Some Nigerians have applauded him for this outburst, saying he was “brutally frank” while some even said he displayed “courage” in calling ministers dirty names. Unfortunately for him and them, the Constitution of the Federal Republic of Nigeria 1999, at Section 147, directs the president to appoint ministers from each state of the federation. Section 148 spells out the functions of the ministers and makes it clear that he must meet them regularly.

Ministers and civil servants have their jobs clear cut out for them by law. None can take the place of the other. It is strange that a man who ruled this country thirty years ago as a military officer and had no problem with appointing and working with ministers is now displaying open hostility to those offices. During his military days, he suspended the constitution. He was thus not bound by any law to appoint ministers yet he did without being prompted. But now that the constitution binds to appoint ministers, why is Buhari bellicose and spitting fire?

Before we offer our insights into that, let us make it clear that ministers are very important in every regime, irrespective of the type of government in place. Apart from the efforts of the Nigerian constitution to make it a mechanism to carry every state in the federation along even by a regime that heavily tends to monolithic sectionalism such as Buhari’s, they are there as agents of the president and his ruling party within the machinery of governance.

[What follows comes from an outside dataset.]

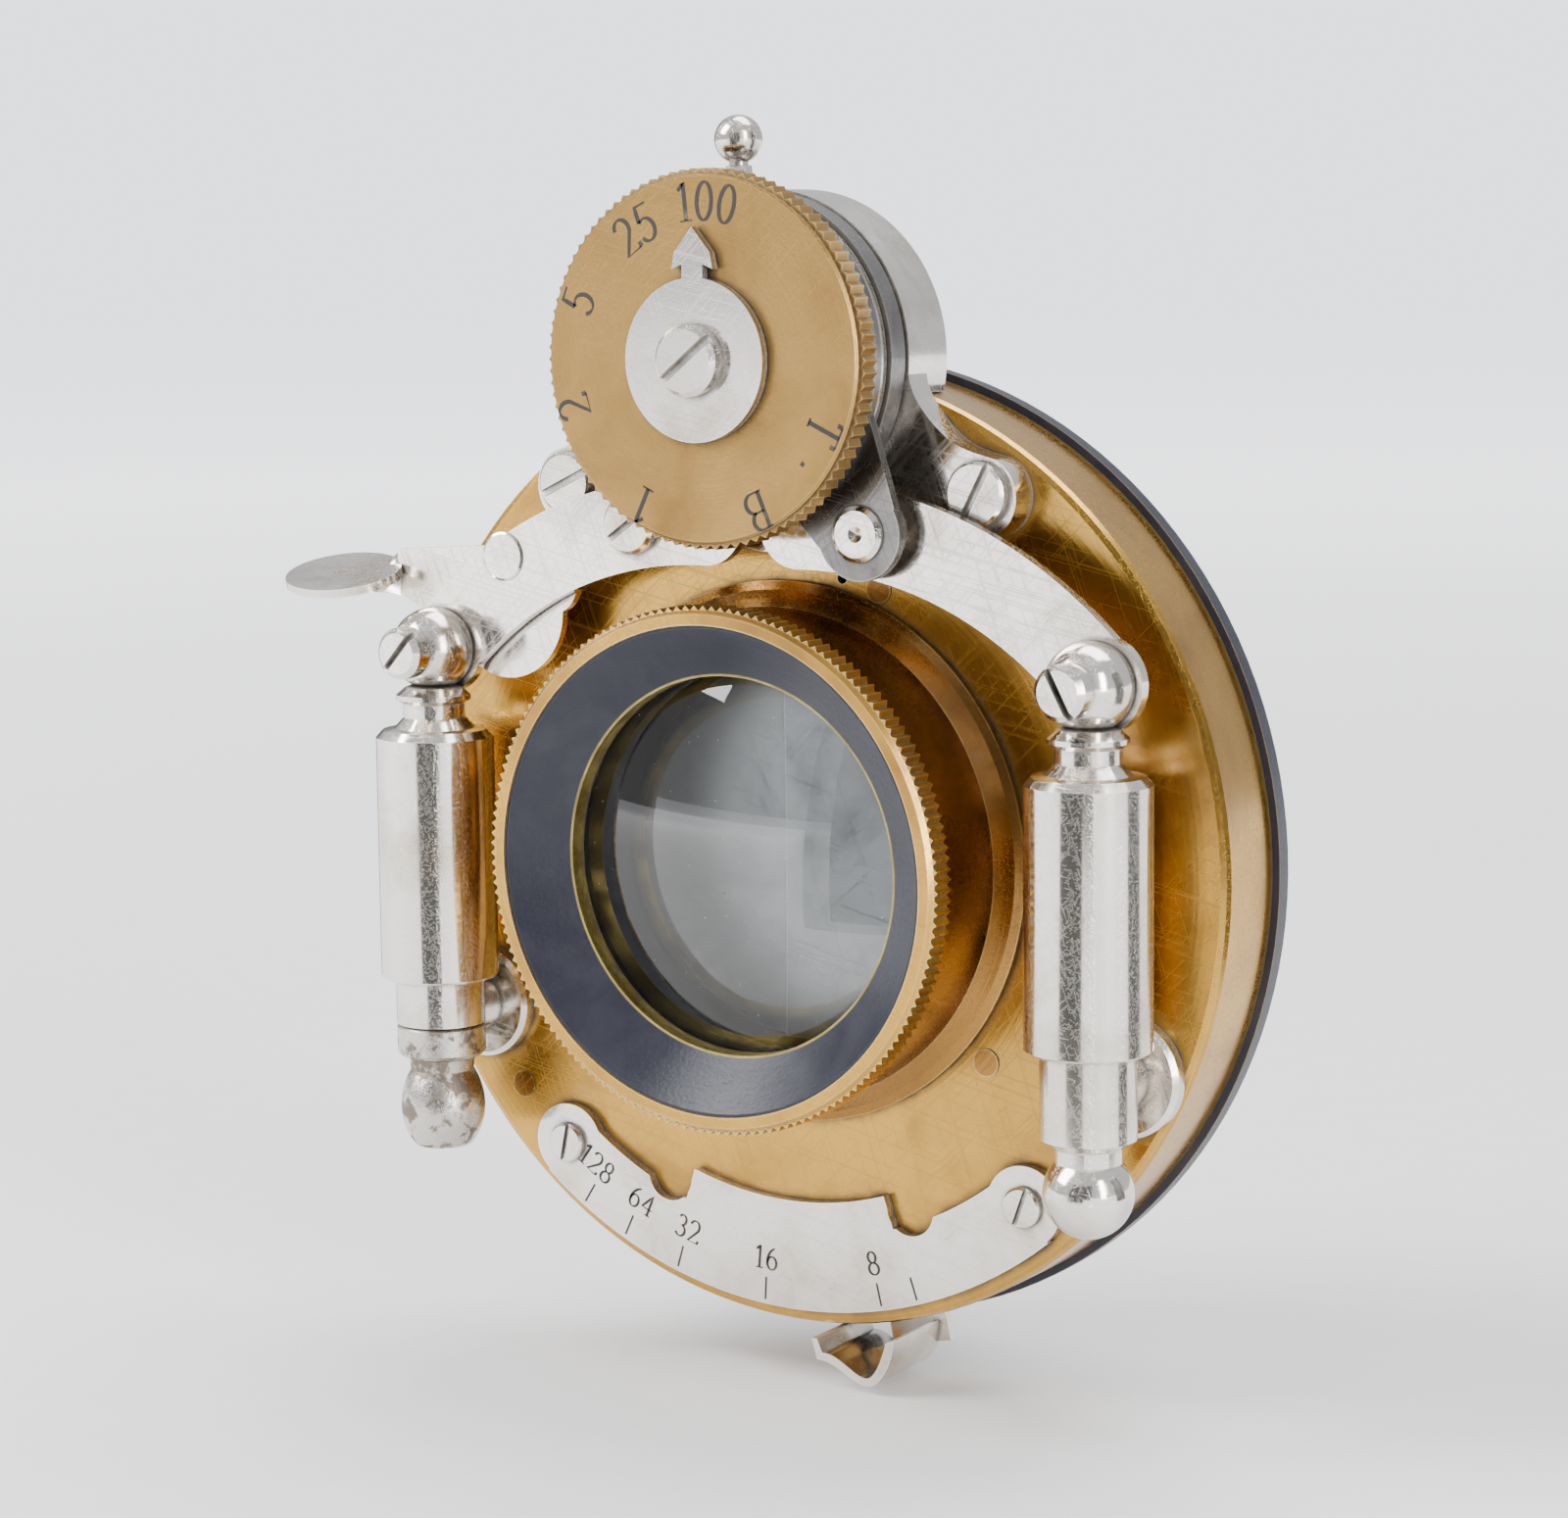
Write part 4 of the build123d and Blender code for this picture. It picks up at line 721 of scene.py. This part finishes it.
MARKS = [-32.9, -25.7, -17.0, -3.5, 13.7, 19.0]
MARK_FROM, MARK_TO, MARK_WIDE = 28.2 * MM, 29.7 * MM, 0.14 * MM
angles = np.radians(MARKS)
outward = np.stack([np.sin(angles), -np.cos(angles)], axis=1)
beside = np.stack([np.cos(angles), np.sin(angles)], axis=1)
MARK_CORNERS = ((MARK_FROM, -1), (MARK_TO, -1), (MARK_TO, 1), (MARK_FROM, 1))
corners = np.stack([outward * reach + beside * side * MARK_WIDE / 2
                    for reach, side in MARK_CORNERS], axis=1)
front = np.stack([corners[..., 0], np.full(corners.shape[:2], scale_y - CUT_PROUD),
                  corners[..., 1]], axis=-1)
back = front + np.array([0, CUT_PROUD + CUT_DEEP, 0])
BOX_FACES = np.array([[0, 1, 2, 3], [7, 6, 5, 4], [0, 4, 5, 1],
                      [1, 5, 6, 2], [2, 6, 7, 3], [3, 7, 4, 0]])
mark_points = np.concatenate([front, back], axis=1).reshape(-1, 3)
mark_faces = (BOX_FACES[None] + 8 * np.arange(len(MARKS))[:, None, None]).reshape(-1, 4)
marks = piece("scale_marks", mark_points, mark_faces, [wax])
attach(marks, "shutter_case")
print("scale numbers:", len(SCALE_WORDS), "marks:", len(MARKS))

# %% [markdown]
# The boss behind the case screws into a flange on the camera's board, so it has a thread. A thread
# is a three-cornered ridge carried along a helix: while the angle goes round once, the ridge moves
# along the axis by one pitch. It rises from nothing at its start and sinks away at its end.

# %% Thread on the mounting boss
boss_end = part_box("mount_boss")[1].y
boss_mount = next(mount for mount in frame["record"]["mounts"] if mount["name"] == "mount_boss")
boss_radius = boss_mount["dims"]["r_mm"] * MM
PITCH, THREAD_DEPTH, TURN_STEPS = 0.75 * MM, 0.32 * MM, 96
thread_start, thread_end = boss_end - 6.2 * MM, boss_end - 0.5 * MM
turns = (thread_end - thread_start - PITCH) / PITCH
along = np.linspace(0, turns, int(TURN_STEPS * turns))[:, None]
rise = np.clip(np.minimum(along, turns - along) * 3, 0, 1)
across = np.array([-0.5, 0.0, 0.5, 0.0])[None, :]
raised = np.array([-0.1, 1.0, -0.1, -0.3])[None, :]
thread_r = boss_radius + THREAD_DEPTH * (raised * rise - 0.05)
thread_y = thread_start + PITCH * (along + 0.5 + 0.96 * across * rise)
angle = 2 * np.pi * along
thread_points = np.stack([thread_r * np.cos(angle), thread_y, thread_r * np.sin(angle)], axis=-1)
thread = piece("boss_thread", thread_points,
               grid_faces(*thread_points.shape[:2], wrap_columns=True), [FINISHES["lacquered_brass"]])
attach(thread, "shutter_case")
print("thread:", round(turns, 1), "turns at", PITCH / MM, "mm")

The party (APC) campaigned based on a set of manifestoes and promises and the electorate gave their majority votes to it instead of renewing PDP’s mandate. Buhari is expected by the constitution to appoint qualified APC members from all parts of the country to mann his cabinet as ministers. Though most people often clamour for “technocrats” (rather than “politicians”) to be given ministerial jobs, Section 147(5) of the constitution says such nominees must be qualified to be members of the House of Reps, which means they must be card-carrying members of political parties.

The implication of these are obvious: the Federal Executive Council (FEC) chaired by the President with the Vice President as the vice Chairman is a body made up of elected and appointed members of (largely) the ruling party. If ministers are “noisemakers”, then so is the president. It is the same constitution that insists that the president and his deputy must be politicians that also affirms that ministers must be party members. The job of ministers is to act as the political heads of the ministries and drive the president’s (and ruling party’s) domestic and foreign policies, programmes and visions. They are also to advise the president and carry out any instructions he may dish out to them in their respective ministries.

Civil servants, on the other hand, are permanent staff of the state whose job is to carry out instructions issued by the political heads of their ministries and departments in line with the strict rules of the civil service. They are forbidden to belong to political parties or betray allegiance to any political group. This makes it possible for them to serve under the regime of any president and political party that wins election.

So, why is Buhari suddenly reluctant to appoint ministers when he showed no such trait as a military ruler? The answer could be discerned from the way he has approached governance so far. In constituting his “kitchen cabinet” or the “inner circle”; people whose jobs demand that they see him every day (Service Chiefs, personal advisers, assistants, heads of sensitive federal institution that control revenue and the economy, elections, and the security of state) Buhari picked only people he knows and “trusts”. These people have tended to be mainly from his own part of the country. He calls them the “long suffering” loyalists who worked for him even when there was no hope of success.

He has also, in the past four months, courted and secured the direct loyalties of top federal bureaucrats, a potentially dangerous aspect that could predispose them to political influences of the president. These are the people he now feels “comfortable” to work with.

What about his fellow APC leaders; those who jumped on the bandwagon in the past eighteen months during which the merger took place? What about the “new” PDP which swelled their ranks, thus tilting victory to him? He felt “comfortable” receiving the “rogues” and “saints” among them; accepting their billions in campaign funding, smiling for the cameras while they dressed him in borrowed robes to entice voters. He swam in their hyperbolic propaganda. Everything they brought to help him win he collected; no one who came forward, and nothing they brought was considered too “dirty”.

As soon as he achieves his objective of becoming an elected president he reverts to his old mode of seeing “politicians” as “dirty” people, forgetting that he is now one of them; has been since 2003.

Buhari may well be building a very strong personal power base, sidetracking the vehicle that brought him to power and using his personal disciples and the federal bureaucracy to run a civilian dictatorship. Even when the ministers come, they may find themselves mere figureheads and passengers in Buhari’s government.

The fact that a crowd of ill-regarded ministers (“noisemakers”) is brought in might not douse the regional dominance and agenda (rather than party agenda) that have been unfolding.

It might well be a fostering of the “97%/5%” formula that makes Buhari a president who belongs to some Nigerians and not to the others.